Most likely candidates are bug 1398418, bug 1391506, bug 1364925
So after those bugs are resolved I believe the current behavior is ok and we should not try to resume VMs paused due to EIO when host is non-responsive
Hi, so far I was not able to re produce the bug, not sure if there's some magic timing required or I'm just missing something. My env is hosted engine with: rhevm-3.6.7.5-0.1.el6.noarch Host: RHEL 7.3 vdsm-4.17.37-1.el7ev.noarch libvirt-daemon-2.0.0-10.el7.x86_64 I am using NFS which I set up locally on my laptop, mounted with NFS version 4.0. I created 25 VMs with disks on my local nfs SD and started them all. In order to created the storage failure I just stop the nfs-server service. I monitored vdsm.log and I could see all the messages mentioned in points 2-4 in Germano's description. All the vms in the engine were in status 'not responding' As the NFS failure wasn't organic I didn't see the storage monitor back after 23 seconds, but had to start the server again and it took few more minutes until I got that message. After the storage monitor was up again, all vms resumed and got to state 'up'. Any ideas what we want to do here? I mean, how can I verify on 3.6.10 if I can't see the bug on 3.6.7.5?

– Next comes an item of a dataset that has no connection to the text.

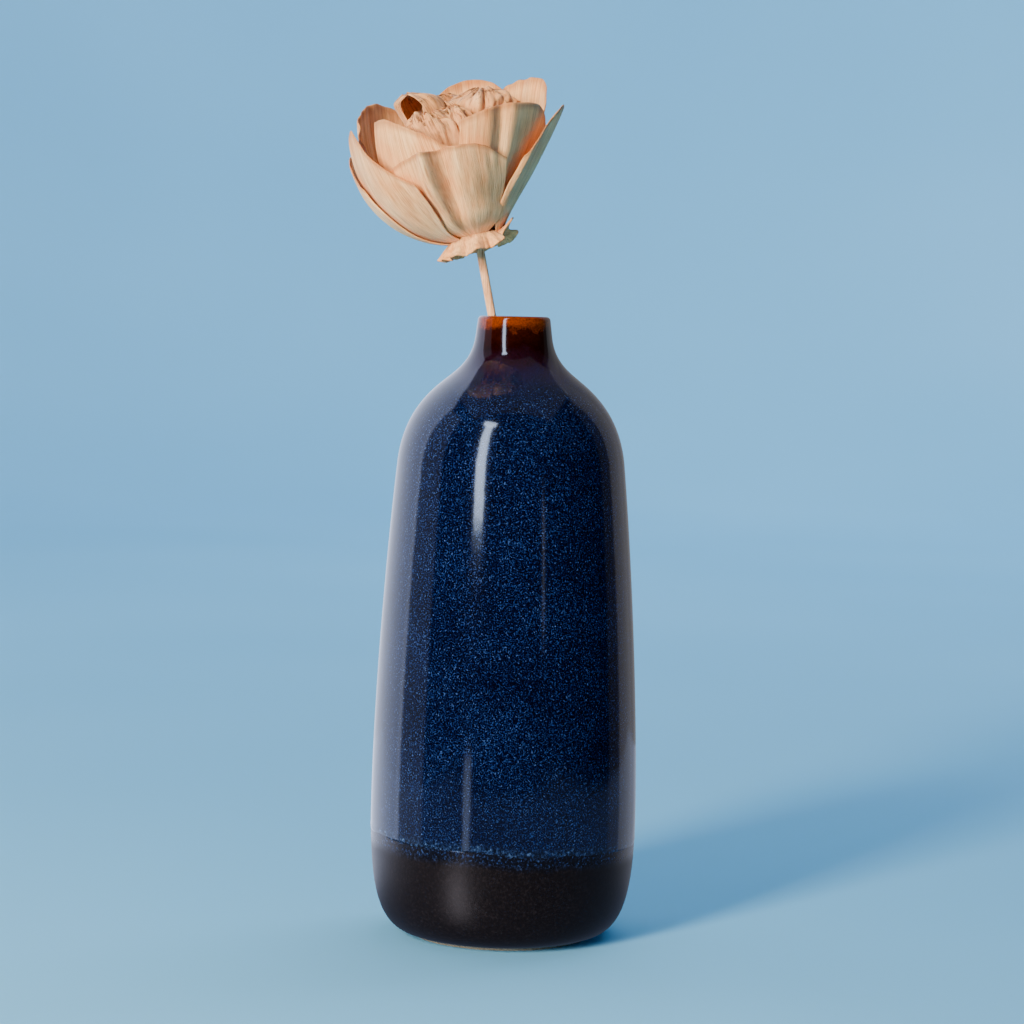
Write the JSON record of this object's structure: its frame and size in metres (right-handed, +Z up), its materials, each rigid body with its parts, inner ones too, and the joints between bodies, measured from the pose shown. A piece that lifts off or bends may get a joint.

AFAIU we don't need doc_text here.
Verified on rhevm-3.6.10.2-0.2.el6. Ran the flow I mentioned above once stopping nfs-server, another time using kill -9 to kill nfsd processes, got the same results mentioned in comment11. This doesn't ensure 100% that the problem solved but it's near impossible to re produce the bug, so I think it will have to do.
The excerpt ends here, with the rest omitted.